Eircom ‘actively reviewing’ options on debt
Telecoms company Eircom said it’s "actively reviewing" options to prevent it breaching conditions on its debt.
The company generated cash flows of €136m in the year ending June 30 and had a cash balance of “almost” €400m, it said in a statement today.
Still, net debt remains “very high and in the absence of action by Eircom, the associated financial covenants may be breached within the coming 12 to 18 months,” according to the statement.
“Given the very difficult economic environment, revenue pressures continue on the business,” Chief Executive Officer Paul Donovan said on a conference call to discuss its earnings today.
Eircom has reduced its debt by more than €560m since June 2007, Donovan said on the call.
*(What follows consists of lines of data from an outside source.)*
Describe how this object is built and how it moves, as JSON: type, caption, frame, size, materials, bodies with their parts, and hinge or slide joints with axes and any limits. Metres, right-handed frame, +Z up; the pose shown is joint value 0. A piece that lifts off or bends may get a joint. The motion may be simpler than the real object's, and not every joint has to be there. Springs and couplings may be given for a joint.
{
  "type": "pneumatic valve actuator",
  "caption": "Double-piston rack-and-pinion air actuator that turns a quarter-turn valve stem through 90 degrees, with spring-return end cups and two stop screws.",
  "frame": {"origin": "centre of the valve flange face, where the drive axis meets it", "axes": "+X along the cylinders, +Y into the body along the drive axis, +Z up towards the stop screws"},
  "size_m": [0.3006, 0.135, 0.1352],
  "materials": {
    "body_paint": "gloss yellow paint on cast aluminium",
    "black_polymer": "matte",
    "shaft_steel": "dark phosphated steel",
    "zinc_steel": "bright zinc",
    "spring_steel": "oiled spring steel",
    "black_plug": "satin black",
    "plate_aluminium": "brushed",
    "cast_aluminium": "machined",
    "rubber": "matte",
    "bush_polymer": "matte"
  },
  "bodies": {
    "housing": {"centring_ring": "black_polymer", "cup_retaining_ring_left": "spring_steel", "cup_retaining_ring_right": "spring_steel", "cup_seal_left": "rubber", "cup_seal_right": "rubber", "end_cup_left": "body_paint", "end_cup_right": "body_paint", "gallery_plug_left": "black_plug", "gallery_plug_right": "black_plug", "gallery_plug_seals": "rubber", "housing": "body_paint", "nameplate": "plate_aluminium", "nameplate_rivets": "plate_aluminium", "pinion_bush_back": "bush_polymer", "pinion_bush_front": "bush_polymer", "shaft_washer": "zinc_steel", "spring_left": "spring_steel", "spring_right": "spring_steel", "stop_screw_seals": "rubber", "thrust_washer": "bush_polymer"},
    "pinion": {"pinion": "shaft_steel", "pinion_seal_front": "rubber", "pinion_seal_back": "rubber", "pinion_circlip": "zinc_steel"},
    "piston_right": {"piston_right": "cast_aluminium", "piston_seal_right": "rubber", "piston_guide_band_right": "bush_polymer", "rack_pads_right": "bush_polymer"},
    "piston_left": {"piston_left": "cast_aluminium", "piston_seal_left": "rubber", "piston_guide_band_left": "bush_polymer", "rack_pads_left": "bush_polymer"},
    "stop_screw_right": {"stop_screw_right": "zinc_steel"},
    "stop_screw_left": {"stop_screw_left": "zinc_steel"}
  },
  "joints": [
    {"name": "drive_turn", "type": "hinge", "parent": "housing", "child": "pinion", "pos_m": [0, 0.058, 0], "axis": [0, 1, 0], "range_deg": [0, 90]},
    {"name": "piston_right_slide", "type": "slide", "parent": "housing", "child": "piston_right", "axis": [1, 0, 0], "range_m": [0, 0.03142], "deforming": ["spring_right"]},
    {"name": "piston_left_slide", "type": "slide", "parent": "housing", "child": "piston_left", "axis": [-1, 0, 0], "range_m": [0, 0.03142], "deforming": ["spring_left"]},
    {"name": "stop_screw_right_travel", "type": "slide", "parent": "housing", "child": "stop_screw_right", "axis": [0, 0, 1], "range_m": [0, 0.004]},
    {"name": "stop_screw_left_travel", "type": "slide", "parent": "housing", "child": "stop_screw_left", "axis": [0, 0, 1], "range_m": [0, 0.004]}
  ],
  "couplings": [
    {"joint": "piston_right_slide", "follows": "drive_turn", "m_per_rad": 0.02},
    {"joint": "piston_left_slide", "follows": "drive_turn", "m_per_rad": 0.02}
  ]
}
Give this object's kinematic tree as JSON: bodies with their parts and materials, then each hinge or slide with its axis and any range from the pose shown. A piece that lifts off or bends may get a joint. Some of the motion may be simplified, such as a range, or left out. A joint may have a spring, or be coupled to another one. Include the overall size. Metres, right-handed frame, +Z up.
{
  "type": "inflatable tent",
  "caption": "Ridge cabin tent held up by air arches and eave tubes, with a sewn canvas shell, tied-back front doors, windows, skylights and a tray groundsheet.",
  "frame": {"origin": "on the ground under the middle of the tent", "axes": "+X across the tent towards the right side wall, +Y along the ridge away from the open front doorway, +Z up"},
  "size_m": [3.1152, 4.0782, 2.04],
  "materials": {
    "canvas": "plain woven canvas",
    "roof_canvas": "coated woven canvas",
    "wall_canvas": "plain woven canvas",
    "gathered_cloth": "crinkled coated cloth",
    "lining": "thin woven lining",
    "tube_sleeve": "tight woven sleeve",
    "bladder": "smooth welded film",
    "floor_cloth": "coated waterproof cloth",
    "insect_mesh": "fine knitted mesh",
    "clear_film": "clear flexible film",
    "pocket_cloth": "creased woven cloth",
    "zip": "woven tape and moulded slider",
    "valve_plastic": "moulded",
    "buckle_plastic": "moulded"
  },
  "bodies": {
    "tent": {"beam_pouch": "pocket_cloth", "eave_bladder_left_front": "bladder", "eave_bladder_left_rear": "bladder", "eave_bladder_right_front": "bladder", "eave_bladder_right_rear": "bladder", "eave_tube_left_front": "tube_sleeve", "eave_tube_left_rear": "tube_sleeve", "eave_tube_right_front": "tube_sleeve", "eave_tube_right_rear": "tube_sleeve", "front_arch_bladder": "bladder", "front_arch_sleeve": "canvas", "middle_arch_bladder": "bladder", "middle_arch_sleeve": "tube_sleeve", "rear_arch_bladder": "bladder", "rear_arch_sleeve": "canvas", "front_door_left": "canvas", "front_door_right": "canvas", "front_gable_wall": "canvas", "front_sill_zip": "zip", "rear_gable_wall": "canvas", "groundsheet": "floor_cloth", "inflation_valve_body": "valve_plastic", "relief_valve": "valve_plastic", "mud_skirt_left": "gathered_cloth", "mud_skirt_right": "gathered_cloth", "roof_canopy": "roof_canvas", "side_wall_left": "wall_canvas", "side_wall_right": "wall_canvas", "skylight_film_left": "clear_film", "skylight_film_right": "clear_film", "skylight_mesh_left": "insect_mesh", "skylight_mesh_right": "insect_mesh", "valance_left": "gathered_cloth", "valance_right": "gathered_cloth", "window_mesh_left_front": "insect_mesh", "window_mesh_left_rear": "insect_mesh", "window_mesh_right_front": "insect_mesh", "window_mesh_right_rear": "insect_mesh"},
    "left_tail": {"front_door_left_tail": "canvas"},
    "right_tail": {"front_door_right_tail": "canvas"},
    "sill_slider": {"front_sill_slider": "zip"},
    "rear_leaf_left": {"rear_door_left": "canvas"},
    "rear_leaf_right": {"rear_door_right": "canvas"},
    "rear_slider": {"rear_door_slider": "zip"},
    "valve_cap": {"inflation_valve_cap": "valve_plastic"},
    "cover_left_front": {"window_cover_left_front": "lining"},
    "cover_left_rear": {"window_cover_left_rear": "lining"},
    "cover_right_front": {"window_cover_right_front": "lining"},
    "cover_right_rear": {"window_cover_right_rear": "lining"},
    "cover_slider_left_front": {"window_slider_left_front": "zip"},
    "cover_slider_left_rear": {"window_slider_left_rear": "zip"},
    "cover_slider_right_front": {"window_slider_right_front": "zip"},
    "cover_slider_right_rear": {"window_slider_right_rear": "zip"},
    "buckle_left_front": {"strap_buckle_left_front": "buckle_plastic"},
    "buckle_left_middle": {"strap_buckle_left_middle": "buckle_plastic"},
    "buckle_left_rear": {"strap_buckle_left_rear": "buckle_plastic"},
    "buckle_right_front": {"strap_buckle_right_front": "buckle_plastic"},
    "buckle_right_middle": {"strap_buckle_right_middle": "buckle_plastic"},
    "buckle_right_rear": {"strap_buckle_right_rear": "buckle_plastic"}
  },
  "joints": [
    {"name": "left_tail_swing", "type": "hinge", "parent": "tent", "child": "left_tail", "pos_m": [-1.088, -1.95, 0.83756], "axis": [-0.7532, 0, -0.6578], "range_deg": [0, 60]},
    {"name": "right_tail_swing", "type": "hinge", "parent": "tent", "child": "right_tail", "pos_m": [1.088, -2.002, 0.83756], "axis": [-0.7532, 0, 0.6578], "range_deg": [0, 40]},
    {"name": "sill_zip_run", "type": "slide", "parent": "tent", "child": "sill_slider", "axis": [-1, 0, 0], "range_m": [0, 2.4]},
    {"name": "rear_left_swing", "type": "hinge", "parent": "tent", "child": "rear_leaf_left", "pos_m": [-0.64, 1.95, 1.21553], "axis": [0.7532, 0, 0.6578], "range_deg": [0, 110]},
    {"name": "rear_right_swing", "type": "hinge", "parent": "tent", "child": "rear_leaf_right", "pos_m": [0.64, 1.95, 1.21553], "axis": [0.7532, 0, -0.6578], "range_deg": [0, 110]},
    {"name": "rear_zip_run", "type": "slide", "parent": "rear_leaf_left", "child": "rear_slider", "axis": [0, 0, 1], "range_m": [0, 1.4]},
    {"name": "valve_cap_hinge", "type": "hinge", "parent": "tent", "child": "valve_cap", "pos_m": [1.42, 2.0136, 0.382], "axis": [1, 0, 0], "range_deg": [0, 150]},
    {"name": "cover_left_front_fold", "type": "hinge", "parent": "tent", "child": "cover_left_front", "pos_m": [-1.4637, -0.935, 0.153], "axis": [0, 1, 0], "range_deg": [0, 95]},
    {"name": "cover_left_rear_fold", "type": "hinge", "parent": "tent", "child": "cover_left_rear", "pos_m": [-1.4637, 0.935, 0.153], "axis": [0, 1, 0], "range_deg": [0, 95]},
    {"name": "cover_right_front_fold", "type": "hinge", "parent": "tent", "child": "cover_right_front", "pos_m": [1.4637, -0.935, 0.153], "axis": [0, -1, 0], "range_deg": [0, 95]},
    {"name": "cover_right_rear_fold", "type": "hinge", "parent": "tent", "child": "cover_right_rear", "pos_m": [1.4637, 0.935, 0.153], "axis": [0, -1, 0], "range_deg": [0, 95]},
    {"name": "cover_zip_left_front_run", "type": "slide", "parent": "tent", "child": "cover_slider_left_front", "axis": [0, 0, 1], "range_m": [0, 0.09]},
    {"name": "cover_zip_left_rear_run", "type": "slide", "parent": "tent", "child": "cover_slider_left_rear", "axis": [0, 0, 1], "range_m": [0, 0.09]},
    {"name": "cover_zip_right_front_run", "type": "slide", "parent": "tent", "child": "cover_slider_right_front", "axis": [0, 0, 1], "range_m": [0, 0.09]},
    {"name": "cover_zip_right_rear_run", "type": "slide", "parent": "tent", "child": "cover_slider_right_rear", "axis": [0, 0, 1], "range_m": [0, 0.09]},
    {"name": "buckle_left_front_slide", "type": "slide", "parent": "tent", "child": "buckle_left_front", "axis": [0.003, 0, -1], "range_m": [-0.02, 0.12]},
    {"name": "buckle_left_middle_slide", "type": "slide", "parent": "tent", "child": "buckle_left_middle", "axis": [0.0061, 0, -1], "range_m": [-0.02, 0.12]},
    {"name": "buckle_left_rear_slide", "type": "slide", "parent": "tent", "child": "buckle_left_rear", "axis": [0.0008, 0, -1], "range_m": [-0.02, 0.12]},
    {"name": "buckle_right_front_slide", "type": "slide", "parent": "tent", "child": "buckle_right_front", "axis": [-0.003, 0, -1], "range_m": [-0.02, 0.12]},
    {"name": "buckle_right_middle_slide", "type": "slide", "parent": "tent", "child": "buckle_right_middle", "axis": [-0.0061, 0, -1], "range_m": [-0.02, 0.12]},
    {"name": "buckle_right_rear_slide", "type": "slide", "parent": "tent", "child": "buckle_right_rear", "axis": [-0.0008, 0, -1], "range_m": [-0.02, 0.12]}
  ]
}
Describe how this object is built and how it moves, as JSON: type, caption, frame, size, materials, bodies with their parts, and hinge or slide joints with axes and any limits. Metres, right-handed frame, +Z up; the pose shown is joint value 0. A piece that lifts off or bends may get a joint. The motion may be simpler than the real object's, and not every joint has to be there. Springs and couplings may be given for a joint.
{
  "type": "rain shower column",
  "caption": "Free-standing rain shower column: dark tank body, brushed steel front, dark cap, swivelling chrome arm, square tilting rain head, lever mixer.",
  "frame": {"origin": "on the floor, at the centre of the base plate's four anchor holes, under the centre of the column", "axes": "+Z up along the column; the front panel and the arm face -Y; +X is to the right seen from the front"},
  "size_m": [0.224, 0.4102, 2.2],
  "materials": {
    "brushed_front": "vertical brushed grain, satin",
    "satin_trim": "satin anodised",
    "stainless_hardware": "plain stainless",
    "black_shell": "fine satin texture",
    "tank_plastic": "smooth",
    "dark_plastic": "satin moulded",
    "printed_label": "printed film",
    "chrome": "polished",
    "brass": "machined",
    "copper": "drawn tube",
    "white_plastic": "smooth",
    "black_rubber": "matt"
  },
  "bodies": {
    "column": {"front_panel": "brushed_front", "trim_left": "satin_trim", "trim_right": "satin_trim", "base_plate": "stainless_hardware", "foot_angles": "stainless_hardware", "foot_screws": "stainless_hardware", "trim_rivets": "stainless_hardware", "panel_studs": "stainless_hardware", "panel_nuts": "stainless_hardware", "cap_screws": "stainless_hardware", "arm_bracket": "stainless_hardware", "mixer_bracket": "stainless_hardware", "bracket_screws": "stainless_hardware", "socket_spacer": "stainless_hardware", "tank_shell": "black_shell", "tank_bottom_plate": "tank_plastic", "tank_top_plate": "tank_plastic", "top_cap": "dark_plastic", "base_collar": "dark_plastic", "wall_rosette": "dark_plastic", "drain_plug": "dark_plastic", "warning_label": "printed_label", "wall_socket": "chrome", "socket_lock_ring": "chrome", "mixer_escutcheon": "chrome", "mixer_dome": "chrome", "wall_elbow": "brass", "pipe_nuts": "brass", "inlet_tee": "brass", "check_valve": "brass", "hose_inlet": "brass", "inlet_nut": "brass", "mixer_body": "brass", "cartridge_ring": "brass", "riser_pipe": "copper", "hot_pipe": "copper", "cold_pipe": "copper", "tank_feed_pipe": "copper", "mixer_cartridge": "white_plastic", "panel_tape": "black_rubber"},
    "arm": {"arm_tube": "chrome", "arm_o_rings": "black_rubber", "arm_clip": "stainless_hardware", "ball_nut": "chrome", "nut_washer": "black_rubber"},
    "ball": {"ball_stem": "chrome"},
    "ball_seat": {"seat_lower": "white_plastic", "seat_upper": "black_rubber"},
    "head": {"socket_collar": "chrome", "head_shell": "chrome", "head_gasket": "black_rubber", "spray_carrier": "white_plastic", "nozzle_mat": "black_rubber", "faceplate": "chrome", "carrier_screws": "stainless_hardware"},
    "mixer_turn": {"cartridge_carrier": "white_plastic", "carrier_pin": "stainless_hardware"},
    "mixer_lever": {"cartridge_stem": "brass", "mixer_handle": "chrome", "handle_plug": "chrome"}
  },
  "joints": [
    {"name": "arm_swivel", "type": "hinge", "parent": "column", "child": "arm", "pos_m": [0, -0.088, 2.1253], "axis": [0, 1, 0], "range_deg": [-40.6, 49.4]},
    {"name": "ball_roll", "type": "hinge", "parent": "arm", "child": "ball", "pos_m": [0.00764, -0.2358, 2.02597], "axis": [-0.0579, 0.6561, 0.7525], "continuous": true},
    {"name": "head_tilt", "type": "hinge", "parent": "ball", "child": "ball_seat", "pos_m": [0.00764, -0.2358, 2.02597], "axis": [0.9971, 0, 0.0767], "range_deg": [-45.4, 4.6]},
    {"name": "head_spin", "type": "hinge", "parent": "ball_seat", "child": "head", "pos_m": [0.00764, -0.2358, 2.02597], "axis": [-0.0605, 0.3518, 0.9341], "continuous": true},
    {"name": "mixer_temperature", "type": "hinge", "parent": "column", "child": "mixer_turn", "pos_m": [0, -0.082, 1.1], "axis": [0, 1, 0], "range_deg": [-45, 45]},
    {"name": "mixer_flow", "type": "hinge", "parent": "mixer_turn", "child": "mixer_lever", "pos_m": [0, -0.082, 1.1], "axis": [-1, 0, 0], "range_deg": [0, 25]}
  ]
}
The company had revenues of €1.83bn in the 12 months to June, 8.5pc lower than the previous year, according to the results.
Net cash flow was 25.3pc lower than in the year to June 2009 and operating costs were 11.2pc lower as the phone operator cut 582 staff.
The company said it faces €342m of debt payments over the next three years, including €101m coming due before June 2011.
Chief Financial Officer Peter Cross said on the conference call he’s confident Eircom will be able to avoid a default, and that the company is considering options including raising equity from shareholders and renegotiating debt covenants with lenders.
Standard & Poor’s said in a July report that Eircom may breach conditions on its loans in 2011. The company also has bonds and floating-rate notes.